“Hosanna in the highest heaven!” Pilgrim Church UCC Homily Outline, Palm Sunday (Matthew 21:1-11) April 9, 2017
Setting the Scene
-In Jerusalem one can travel the Pilgrim Walk—beginning on the top of the Mount of Olives at the Church of Bethphage. The memory of Jesus’ triumphal entry into Jerusalem has been kept alive in this Franciscan Church (where the annual Palm Sunday walk begins, tradition begun during Crusader times.)
-On display in the church is a large rock that the Crusaders believed was the mounting-block Jesus used to ride atop the donkey. Paintings on the sides of the rock depict the disciples collecting the donkey and colt, people holding palm branches, and the Raising of Lazarus at Bethany.
-To walk the Pilgrim Walk you begin at Bethphage and keep walking down the Mount, stop at various churches along the way (Pater Noster, Dominus Flevit, Church of All Nations (Gethsemane.)) You then walk steep steps up to the Temple Mount. This is the path Jesus often walked to get from Bethany to the Temple.
-On this day, Jesus’ walk would have been quite dramatic due to the geography of the land alone.
How People Respond to Jesus in his Final Days
-A unified angry mob present throughout Holy Week probably not historically accurate.

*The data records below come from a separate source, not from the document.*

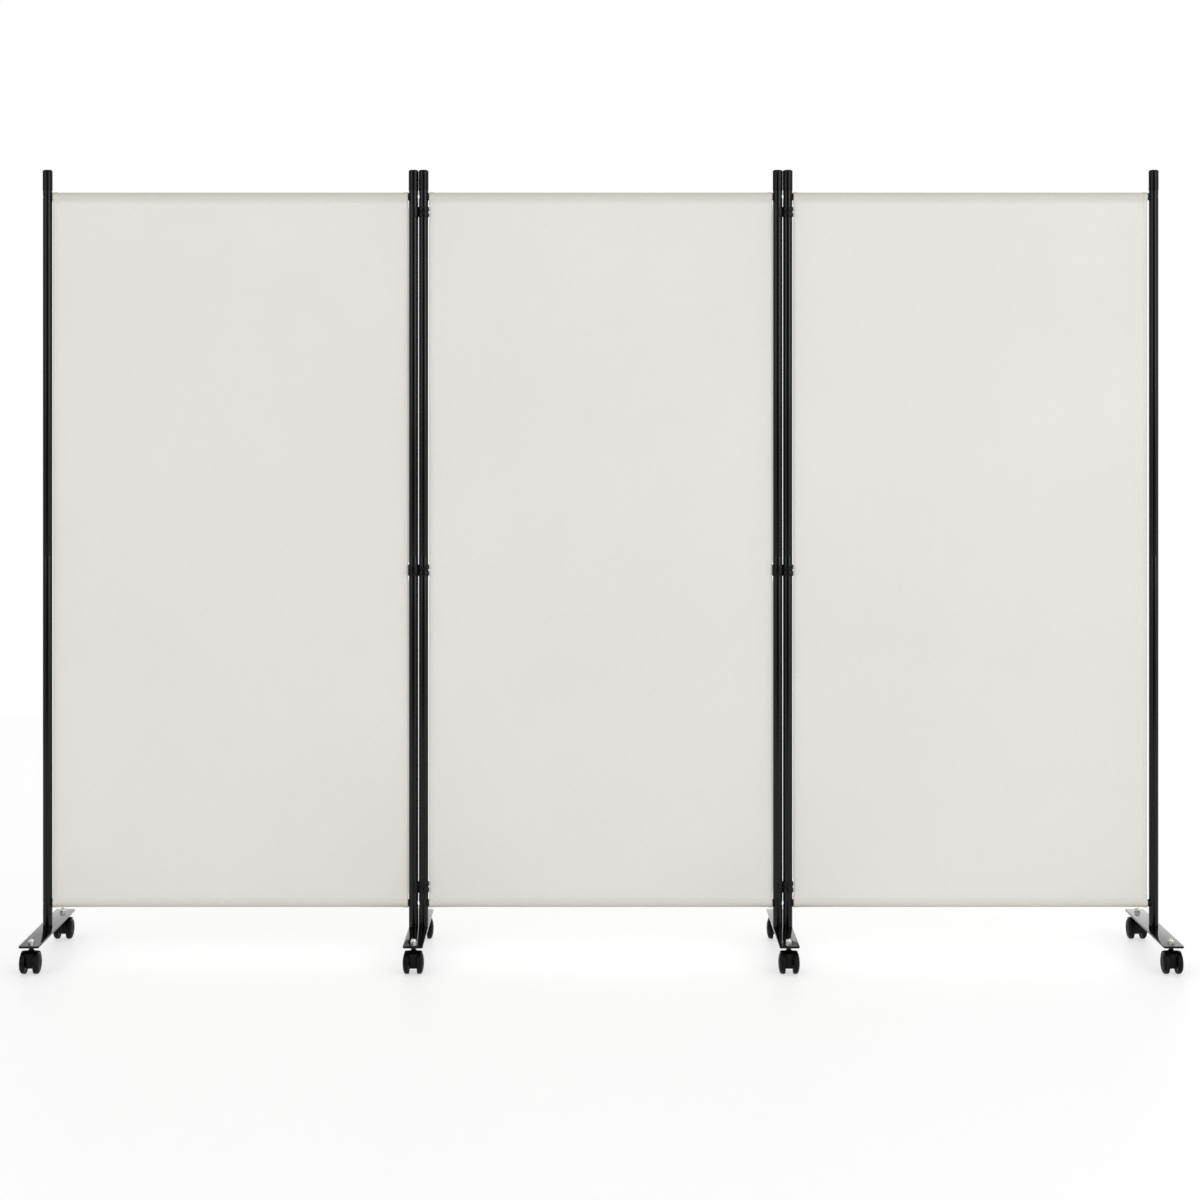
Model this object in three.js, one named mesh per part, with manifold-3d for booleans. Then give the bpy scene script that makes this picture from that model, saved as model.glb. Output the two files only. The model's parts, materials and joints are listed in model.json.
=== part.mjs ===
// A folding privacy screen of three fabric panels on swivel casters.
// Millimetres, +Z up. The origin is on the floor below the centre of the middle panel.
// The panels run along X and the front faces -Y.

import * as THREE from "three";
import { mergeVertices } from "three/addons/utils/BufferGeometryUtils.js";
import Module from "manifold-3d";

const wasm = await Module();
wasm.setup();

// Whole screen
const TOTAL_HEIGHT = 1780;
const SIDE_SPAN = 829; // post axis to post axis on the two side panels
const MIDDLE_SPAN = 802; // post axis to post axis on the middle panel

// Gap between neighbouring pieces, and how far a cut runs past what it cuts
const CLEARANCE = 0.3;
const OVERRUN = 1;

// Posts: a lower and an upper tube on a joiner sleeve
const POST_DIAMETER = 21;
const POST_WALL = 0.8;
const POST_JOINT_HEIGHT = 905;
const JOINER_WALL = 1;
const JOINER_LENGTH = 120;

// Caps on the posts
const CAP_HEIGHT = 47;
const CAP_WALL = 0.4;
const CAP_ROOF = 3;
const CAP_EDGE_RADIUS = 2.5;

// Rails: a tube with an end plug and a bolt at each post
const RAIL_DIAMETER = 16;
const RAIL_WALL = 1;
const RAIL_BELOW_CAP = 14; // from a cap's lower edge to the top rail's axis
const PLUG_COLLAR_WALL = 0.5; // the collar stands this far over the rail
const PLUG_COLLAR_REACH = 1.6; // and ends this far past the post's side
const PLUG_LENGTH = 15;
const DRAIN_HOLE_DIAMETER = 4;
const DRAIN_HOLE_INSET = 30; // from the plug's inner end
const BOLT_DIAMETER = 6;
const BOLT_HEAD_DIAMETER = 9.6;
const BOLT_HEAD_HEIGHT = 3.5;
const ACCESS_HOLE_MARGIN = 0.7; // round the bolt's head, where it goes in through the post

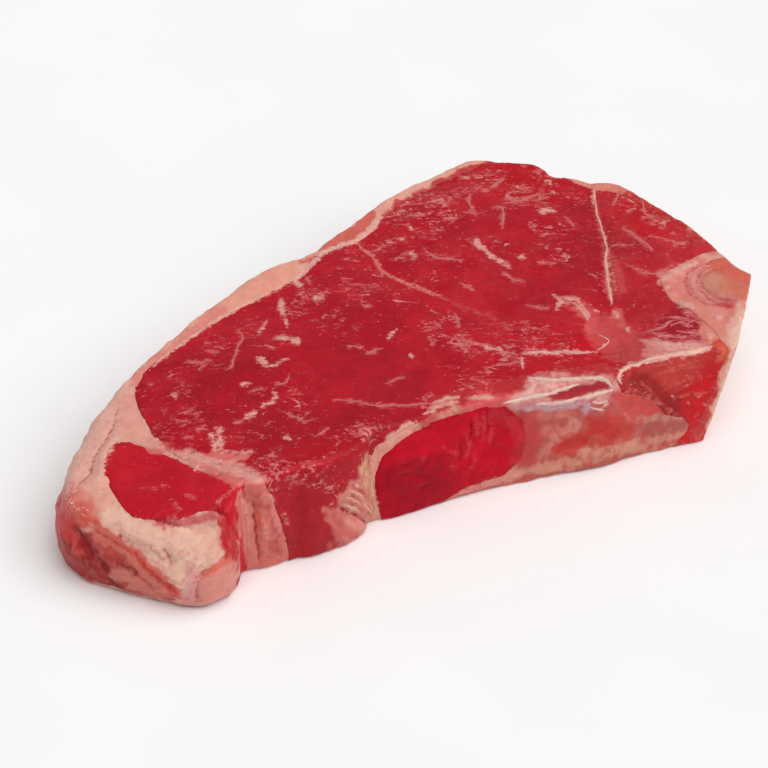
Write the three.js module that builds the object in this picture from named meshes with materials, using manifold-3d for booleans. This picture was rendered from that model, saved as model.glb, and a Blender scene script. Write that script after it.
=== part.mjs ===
// Raw bone-in strip steak, one thick slice, lying flat. Units are millimetres, +Z is up.
// The tail points along -X, the back fat faces +Y, and the sawn bone faces -Y.

import * as THREE from 'three';
import { mergeVertices } from 'three/addons/utils/BufferGeometryUtils.js';
import Module from 'manifold-3d';

const wasm = await Module();
wasm.setup();

// Driving dimensions
const THICKNESS = 32;         // a 1 1/4 inch cut, measured at the eye
const GAP = 0.3;              // clearance between neighbouring pieces
const MARROW_BACK = -44.6;    // y of the wall of bone behind the marrow
const GRISTLE_BACK = -43.6;   // y where the gristle ends
const BONE_DEEPEST = -30;     // y behind every part of the loin bone
const SAW_SLANT = [-10.4, -1.6];  // how far the chine saw cut wanders in x and y from top to foot

// The fall of the top towards the tail: where it starts along x, its length and its depth
const TAIL_FALL = { start: -58, length: 45, depth: 8 };
// The front lip of the tail falls again, towards the front and towards the tail
const LIP_FALL = { startY: -44, lengthY: 16, startX: -64, lengthX: 10, depth: 6 };
// The tail muscle lies in a hollow between banks of fat
const HOLLOW = { depth: 1.6, bank: 5 };
// The cut top swells between the seams and dips along them
const SWELL = { height: 1.1, reach: 14 };
const FURROW = { depth: 1.3, halfWidth: 3.2 };
// Slow unevenness left by the knife: height, waves per mm along x and y in radians, and start
const RIPPLES = [{ height: 0.45, x: 0.11, y: 0.07, start: 0 }, { height: 0.45, x: -0.05, y: 0.17, start: 1.3 }];

// Rounding of the upper and lower edge and bulge of the side, for firm cut edges and for soft fat
const FIRM = { topRound: 1.1, footRound: 0.9, belly: 0.5 };
const SOFT = { topRound: 6.5, footRound: 4.0, belly: 2.2 };
const FOOT_ANGLES = [0, 35, 65];        // degrees of turn of the lower rounding
const SIDE_SHARES = [0.3, 0.55];        // heights of the side's rings, as shares of the whole
const TOP_ANGLES = [75, 55, 30, 0];     // degrees of turn of the upper rounding, from the top down
const LAST_INSET = 1.15;                // inset of the wall above the rounding, in roundings

// Fineness, and how far the cutting tools reach past the meat
const GRID = 4.2;             // mesh size of the cut top
const CURVE_STEPS = 3;        // straight steps between two points of a curve
const REACH = 64;             // in y, to the front and the back
const FAR_RIGHT = 125;        // in x
const DEEP = 50;              // in z: up to here, and down to as far below the top
const FIELD = { left: -116, front: -66, width: 236, depth: 130 };   // what the cut top covers

// Edge of the top, anticlockwise from the tail notch: x, y and softness, from 0 on sawn bone to 1 on soft fat
const EDGE = [
  [-62.4, -50.2, 0.1], [-57, -51.6, 0.1], [-47, -51.6, 0.1], [-43, -53, 0.1], [-36.5, -53, 0.1],
  [-29.5, -52.5, 0.15], [-24.8, -50.6, 0.1], [-21.6, -46.6, 0], [-16, -48, 0], [-6, -48.3, 0],
  [8, -48.4, 0], [24, -50, 0], [40, -52.9, 0], [50, -54.8, 0], [56, -54.4, 0], [68, -55.2, 0],
  [80, -57, 0], [92, -59, 0], [112, -52, 0], [113, -36, 0], [109.4, -26, 0.1], [108.6, -13.5, 0.2],
  [106.8, -1.5, 0.2], [103, 14.8, 0.2], [98.8, 26.8, 0.2], [92.8, 34.2, 0.3], [86.6, 37.8, 0.1],
  [82.6, 40.4, 0], [82.4, 44, 0], [80.8, 47.8, 0], [75.5, 52.6, 0], [70.8, 57.8, 0.1], [64.6, 59.8, 0.2],
  [49.2, 56.8, 0.3], [33.6, 52.4, 0.35], [21.4, 48.6, 0.6], [9.4, 43.4, 0.7], [2.8, 39.6, 0.6],
  [-3.6, 38.4, 0.8], [-17, 37.4, 1], [-30.2, 31.2, 0.8], [-42.6, 24.4, 0.5], [-56, 16.4, 0.35],
  [-68.6, 10.8, 0.5], [-79, 5.6, 0.8], [-89.6, -2.8, 1], [-97.8, -12, 1], [-103.2, -20.4, 0.9],
  [-105.2, -27, 0.7], [-103.8, -33.4, 0.6], [-97.4, -42.4, 0.7], [-89.4, -51.2, 0.8], [-82, -58.2, 0.8],
  [-75.6, -59.8, 0.8], [-69.6, -58.4, 0.6], [-65.4, -54.4, 0.3],
];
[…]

-Marcus Borg and John Dominic Crossan argue in The Last Week that the Temple authorities didn’t represent the Jewish people as a whole as they were the local collaborators with the Romans. It’s why Jesus is arrested in the Garden of Gethsemane and tried before the religious authorities at night. Judas has to look for an opportune time to betray Jesus, away from the sympathetic/supportive crowds.
-Those who arrest him are the small military police force of the religious authorities, not these hopeful people we hear earnestly shouting their hosannas (“save us”) and laying their branches and cloaks at Jesus’ feet!
-The people who shouted crucify on Friday were likely a small crowd gathered by the chief priests to decide the fate of Jesus and Barabbas, both defied imperial authority. Jesus used symbolic actions and nonviolence.
-Remember Jesus clears out the Temple after he enters Jerusalem as part of the prophetic tradition, and this symbolic action seals his fate in the Synoptic Gospels.
-One of the worst parts of Holy Week is the desertion of Jesus’ own disciples. It all begins on such a joyful note to go get a donkey and then shouts of “Hosanna in the highest heaven!” and yet there’s an ominous undertone. Matthew tells us that the whole city is in turmoil and people are asking, “Who is this?”
-Bottom line, we see many responses and reactions to Jesus during Holy Week. The arrest and the first trial against Jesus happened at night because the crowds of your regular Jewish men, women, and children present for Passover would have probably rather heard from the humble teacher from Galilee than some religious official who worked with the Romans to oppress them in the first place!
-The disciples desert and flee, but many of the women followers stay.
What about Us?
-Holy Week has a varied and complicated cast of characters. The question becomes how will we respond?
-Power and authority being challenged here by someone who didn’t have institutional power. How do we treat those who speak truth to power in our own time?
-When we hear these stories, are there characters we identify with—if so, why and what does that say about where we are in our own lives?
-“Church” after all isn’t just what we experience on Sunday mornings. What we do here should be with us during the week—we’re seeking to be weekday Christians not just Sunday morning Christians. Holy Week (the holiest week we’ve got) is an invitation into the heart of the Christian faith. Come and see!
 Marcus Borg and John Dominic Crossan, The Last Week: What the Gospels Really Teach About Jesus’s Final Days in Jerusalem, 128.